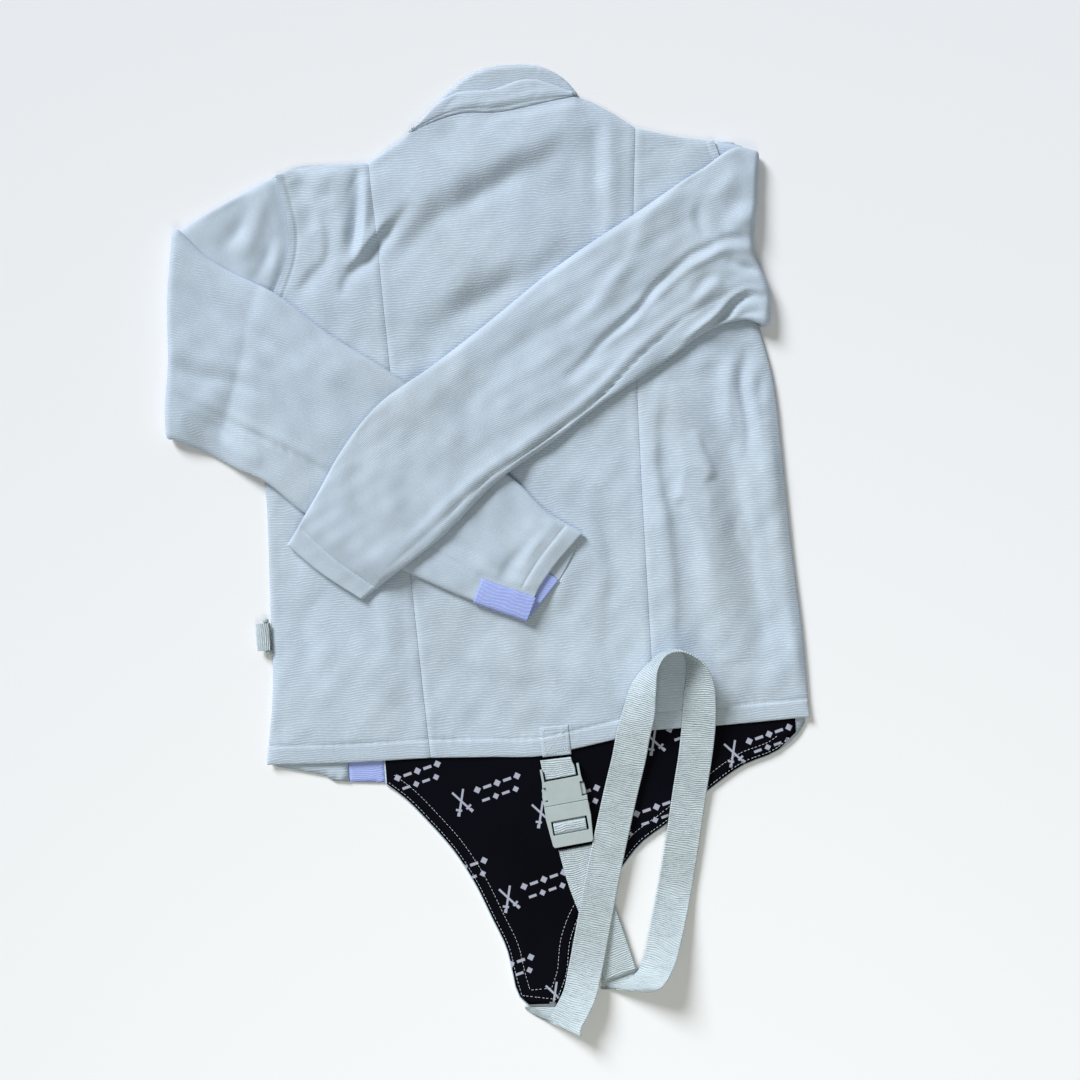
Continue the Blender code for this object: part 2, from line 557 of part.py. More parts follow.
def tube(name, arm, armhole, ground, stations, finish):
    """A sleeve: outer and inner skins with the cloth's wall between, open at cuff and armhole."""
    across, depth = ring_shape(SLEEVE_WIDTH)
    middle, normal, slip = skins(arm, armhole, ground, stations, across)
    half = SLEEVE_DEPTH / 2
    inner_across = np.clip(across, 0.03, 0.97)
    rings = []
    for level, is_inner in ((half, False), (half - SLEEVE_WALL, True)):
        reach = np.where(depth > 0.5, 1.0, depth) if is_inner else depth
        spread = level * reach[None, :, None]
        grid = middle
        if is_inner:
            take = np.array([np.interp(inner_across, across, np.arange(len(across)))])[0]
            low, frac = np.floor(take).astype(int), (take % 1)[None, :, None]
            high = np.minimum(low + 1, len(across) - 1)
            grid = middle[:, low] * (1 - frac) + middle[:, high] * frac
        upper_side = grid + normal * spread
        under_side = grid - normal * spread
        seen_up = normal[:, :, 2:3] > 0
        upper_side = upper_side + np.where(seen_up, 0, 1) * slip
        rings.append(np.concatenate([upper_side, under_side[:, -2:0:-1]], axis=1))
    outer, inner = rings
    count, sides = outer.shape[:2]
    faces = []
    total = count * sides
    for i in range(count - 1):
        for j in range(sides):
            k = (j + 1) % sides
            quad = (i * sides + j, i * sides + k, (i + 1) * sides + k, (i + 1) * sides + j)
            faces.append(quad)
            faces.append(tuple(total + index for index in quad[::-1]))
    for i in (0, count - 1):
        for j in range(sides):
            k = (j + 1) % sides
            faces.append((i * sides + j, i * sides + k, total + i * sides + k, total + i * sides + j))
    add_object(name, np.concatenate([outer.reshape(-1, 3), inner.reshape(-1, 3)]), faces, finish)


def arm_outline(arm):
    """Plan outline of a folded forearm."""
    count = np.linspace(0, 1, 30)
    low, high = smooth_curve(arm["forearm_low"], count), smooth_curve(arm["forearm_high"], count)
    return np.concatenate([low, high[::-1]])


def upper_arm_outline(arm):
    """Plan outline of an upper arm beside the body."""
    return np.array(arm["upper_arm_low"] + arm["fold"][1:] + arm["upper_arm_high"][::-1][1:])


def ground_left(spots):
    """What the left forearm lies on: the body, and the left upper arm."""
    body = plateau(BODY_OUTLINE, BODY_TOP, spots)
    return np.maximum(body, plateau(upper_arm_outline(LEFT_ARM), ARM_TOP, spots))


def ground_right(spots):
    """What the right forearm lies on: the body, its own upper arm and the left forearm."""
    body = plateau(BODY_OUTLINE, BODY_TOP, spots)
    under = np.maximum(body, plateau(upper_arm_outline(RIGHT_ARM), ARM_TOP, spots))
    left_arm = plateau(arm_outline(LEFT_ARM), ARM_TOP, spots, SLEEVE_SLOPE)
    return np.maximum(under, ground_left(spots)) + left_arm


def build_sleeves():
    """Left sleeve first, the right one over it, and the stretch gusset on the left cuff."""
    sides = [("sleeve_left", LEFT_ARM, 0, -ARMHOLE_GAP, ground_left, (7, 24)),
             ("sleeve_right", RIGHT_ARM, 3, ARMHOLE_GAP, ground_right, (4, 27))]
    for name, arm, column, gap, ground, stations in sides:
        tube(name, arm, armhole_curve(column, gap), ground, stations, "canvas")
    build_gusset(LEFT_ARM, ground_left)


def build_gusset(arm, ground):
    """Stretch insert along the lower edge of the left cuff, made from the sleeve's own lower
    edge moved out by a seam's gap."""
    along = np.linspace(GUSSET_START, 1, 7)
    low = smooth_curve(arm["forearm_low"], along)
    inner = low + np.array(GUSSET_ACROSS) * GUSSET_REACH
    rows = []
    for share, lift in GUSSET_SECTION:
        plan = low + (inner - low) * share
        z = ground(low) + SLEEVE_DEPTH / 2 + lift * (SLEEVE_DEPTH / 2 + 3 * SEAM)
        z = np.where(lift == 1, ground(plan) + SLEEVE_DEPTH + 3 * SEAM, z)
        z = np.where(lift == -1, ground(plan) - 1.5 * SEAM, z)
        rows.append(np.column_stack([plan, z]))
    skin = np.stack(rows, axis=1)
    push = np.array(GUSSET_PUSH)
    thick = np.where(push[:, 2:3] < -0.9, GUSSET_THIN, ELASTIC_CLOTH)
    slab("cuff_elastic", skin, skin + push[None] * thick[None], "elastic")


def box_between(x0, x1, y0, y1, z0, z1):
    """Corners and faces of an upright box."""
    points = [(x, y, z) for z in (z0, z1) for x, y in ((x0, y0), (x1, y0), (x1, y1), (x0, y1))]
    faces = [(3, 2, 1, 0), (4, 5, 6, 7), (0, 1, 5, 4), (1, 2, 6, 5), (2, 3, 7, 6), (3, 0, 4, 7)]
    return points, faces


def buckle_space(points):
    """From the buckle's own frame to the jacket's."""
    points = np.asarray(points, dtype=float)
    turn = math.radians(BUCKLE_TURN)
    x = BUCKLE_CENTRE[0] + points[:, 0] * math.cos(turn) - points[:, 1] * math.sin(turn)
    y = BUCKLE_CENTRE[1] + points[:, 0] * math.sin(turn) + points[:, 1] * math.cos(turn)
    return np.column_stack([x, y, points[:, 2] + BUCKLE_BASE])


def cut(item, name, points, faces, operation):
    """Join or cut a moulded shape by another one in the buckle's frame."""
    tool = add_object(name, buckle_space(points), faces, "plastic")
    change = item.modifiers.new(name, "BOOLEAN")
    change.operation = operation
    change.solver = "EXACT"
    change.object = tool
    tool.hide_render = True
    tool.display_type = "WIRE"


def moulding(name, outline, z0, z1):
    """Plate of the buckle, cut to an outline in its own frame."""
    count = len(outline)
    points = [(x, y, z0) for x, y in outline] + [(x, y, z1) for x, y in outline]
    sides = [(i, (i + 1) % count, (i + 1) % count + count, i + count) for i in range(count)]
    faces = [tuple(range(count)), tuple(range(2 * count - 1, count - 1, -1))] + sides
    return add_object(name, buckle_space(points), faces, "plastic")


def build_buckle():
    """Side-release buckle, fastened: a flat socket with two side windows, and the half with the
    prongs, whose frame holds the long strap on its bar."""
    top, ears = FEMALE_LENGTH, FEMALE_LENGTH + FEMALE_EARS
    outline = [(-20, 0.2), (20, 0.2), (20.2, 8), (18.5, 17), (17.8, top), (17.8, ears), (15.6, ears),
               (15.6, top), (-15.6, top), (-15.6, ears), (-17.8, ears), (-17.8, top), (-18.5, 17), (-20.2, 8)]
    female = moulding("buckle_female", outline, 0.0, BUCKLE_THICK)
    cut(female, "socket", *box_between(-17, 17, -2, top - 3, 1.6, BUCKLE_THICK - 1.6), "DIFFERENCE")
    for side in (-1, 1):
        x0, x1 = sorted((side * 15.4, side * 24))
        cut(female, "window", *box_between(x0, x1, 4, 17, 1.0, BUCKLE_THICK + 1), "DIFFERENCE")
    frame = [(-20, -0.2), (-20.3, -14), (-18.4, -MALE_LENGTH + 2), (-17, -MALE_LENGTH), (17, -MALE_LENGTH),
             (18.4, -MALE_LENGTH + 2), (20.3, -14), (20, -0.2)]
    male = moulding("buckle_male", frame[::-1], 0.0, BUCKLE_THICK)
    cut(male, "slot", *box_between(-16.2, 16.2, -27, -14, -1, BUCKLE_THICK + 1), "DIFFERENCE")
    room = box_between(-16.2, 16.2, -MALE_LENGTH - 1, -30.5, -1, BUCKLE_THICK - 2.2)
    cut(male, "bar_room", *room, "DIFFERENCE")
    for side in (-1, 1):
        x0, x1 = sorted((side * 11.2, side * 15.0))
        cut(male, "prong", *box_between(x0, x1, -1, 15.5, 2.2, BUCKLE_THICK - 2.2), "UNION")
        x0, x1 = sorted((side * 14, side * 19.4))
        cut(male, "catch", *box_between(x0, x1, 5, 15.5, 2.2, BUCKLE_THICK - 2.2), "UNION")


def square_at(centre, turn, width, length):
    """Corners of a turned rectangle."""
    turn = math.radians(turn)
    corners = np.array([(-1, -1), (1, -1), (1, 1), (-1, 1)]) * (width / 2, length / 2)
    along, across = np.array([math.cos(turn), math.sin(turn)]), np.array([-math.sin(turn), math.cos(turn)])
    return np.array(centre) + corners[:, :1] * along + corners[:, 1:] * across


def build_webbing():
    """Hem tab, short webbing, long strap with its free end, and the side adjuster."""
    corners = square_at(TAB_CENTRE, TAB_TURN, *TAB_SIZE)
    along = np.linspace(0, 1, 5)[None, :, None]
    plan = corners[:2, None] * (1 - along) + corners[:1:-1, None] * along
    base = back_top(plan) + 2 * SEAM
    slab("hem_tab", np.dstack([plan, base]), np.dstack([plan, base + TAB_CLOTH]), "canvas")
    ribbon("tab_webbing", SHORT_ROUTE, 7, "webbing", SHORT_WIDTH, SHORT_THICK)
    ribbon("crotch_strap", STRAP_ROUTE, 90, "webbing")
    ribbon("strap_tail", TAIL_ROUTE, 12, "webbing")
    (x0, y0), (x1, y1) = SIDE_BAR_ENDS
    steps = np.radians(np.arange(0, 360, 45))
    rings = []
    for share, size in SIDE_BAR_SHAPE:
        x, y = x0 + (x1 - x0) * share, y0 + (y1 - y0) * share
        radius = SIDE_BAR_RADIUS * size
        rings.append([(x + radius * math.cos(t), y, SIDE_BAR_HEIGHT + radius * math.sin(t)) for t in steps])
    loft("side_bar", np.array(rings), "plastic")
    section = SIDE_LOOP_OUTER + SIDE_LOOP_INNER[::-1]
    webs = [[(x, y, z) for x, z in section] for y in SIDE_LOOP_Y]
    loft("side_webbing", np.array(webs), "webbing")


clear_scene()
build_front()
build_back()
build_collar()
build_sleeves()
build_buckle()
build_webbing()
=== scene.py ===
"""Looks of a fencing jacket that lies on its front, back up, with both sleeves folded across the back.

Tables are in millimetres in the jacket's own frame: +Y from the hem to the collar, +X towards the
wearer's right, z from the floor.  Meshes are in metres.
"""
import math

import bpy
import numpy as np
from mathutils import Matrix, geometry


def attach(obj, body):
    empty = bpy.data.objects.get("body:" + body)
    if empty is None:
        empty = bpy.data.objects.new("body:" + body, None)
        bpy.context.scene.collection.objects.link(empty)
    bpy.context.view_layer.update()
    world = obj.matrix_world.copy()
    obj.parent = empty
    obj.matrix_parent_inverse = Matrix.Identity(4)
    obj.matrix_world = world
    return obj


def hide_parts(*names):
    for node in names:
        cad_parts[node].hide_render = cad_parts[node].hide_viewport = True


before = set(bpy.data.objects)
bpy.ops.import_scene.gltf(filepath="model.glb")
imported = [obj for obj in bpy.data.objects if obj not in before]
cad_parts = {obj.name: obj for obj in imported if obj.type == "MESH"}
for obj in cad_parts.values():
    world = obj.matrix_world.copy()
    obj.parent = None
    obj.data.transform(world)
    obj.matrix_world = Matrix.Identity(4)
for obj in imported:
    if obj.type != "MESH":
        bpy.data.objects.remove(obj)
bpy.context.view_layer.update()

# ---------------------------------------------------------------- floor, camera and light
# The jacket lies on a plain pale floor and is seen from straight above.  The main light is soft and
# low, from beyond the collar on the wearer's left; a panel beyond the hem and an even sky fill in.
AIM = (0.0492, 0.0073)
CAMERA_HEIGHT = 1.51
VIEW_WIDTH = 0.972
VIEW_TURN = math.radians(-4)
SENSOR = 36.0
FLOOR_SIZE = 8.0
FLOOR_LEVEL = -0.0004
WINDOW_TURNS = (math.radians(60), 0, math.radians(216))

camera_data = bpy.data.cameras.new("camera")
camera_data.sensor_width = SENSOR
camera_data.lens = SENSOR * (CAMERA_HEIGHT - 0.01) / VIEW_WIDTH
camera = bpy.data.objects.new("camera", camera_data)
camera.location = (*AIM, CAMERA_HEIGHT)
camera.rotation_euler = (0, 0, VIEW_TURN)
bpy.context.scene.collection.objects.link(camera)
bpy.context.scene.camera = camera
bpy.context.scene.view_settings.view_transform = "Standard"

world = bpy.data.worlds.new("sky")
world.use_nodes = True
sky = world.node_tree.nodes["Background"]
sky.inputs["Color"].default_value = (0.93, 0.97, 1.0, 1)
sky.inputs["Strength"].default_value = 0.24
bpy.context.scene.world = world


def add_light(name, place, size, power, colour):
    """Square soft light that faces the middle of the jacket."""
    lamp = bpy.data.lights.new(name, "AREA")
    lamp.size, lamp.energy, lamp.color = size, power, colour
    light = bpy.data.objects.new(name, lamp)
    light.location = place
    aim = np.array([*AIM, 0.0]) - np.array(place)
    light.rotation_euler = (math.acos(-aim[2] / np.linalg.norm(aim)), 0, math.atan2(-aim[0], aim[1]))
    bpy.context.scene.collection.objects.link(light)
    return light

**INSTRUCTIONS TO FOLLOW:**
Extract each line holding the string "names".

**TASK RESPONSE:**
def hide_parts(*names):
    for node in names:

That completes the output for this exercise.